Hussain taught me how to make it swim. He slices onions for bhaji like a mechanical guillotine, his thumb gliding away from the falling knife as if it is being pulled along by an invisible string. When I try it, the onion rolls under my fingers like a cricket ball, until a classmate kindly points out that I have forgotten to chop it in half.

When Hussain transfers the bhaji mix into a pan of hot oil, it slides elegantly from his hand, but it seems to acquire a higher relative viscosity when the class attempts the same exercise, leaving soft battered fingers all around. While the bhajis sizzle and spit, Hussain effortlessly prepares pakora for 14. He claims pakora mix is Kentucky Fried Chicken’s secret recipe, and quickly produces a huge bowl of Kentucky Fried Cauliflower.

He squeezes shish kebab mix into sausage shapes, using only his right hand. “Indian men never use their left hand for cooking,” he explains, then admits, “actually, they don’t cook at all.”

We eat the entrées, then return to the kitchen to make a curry, using a generic recipe that is the base of many of Preem’s dishes.
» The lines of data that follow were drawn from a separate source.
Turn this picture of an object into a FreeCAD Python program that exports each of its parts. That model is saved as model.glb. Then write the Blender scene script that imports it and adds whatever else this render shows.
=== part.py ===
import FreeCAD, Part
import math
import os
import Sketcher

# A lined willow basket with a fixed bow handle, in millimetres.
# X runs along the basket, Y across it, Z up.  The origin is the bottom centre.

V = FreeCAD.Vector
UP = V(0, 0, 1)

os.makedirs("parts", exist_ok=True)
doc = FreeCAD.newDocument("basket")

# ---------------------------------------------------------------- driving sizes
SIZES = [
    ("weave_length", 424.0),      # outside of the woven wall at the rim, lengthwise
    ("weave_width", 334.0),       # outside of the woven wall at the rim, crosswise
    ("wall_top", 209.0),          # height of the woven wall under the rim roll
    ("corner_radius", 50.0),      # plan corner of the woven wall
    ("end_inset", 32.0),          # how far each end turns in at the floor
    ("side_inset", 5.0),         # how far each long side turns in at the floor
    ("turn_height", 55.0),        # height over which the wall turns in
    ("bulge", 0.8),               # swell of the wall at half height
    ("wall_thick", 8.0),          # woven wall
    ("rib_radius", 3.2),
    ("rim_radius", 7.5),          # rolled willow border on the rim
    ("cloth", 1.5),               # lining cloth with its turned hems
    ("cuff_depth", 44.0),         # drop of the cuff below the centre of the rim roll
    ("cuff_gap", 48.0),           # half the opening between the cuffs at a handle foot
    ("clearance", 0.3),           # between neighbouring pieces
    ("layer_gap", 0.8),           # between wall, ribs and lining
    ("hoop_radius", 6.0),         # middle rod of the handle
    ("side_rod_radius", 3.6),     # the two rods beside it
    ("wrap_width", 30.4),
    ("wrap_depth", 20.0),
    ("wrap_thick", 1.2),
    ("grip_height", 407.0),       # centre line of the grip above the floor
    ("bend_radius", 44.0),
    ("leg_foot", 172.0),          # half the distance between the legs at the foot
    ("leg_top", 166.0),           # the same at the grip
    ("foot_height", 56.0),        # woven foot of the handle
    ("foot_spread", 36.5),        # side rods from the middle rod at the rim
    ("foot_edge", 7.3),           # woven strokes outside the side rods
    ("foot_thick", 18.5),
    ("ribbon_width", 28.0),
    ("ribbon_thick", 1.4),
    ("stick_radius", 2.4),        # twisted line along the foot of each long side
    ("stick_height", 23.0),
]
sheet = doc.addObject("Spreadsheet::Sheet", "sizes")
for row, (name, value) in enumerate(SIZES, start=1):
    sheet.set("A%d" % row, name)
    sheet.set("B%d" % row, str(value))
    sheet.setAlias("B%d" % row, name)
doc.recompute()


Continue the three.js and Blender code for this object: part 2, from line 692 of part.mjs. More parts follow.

Hussain takes over almost all the work, slicing and simmering the chicken breasts, pinching and blending the spices. At first, the onion, ginger, garlic and tomato base of the sauce does not look much like curry, but when the onions are browned, he tips the mash into a liquidiser, and it emerges as a rich, aromatic broth.

A liquidiser! The single step that would have raised scrag madras from dole fare to delicacy. If only I had known. Or even owned one.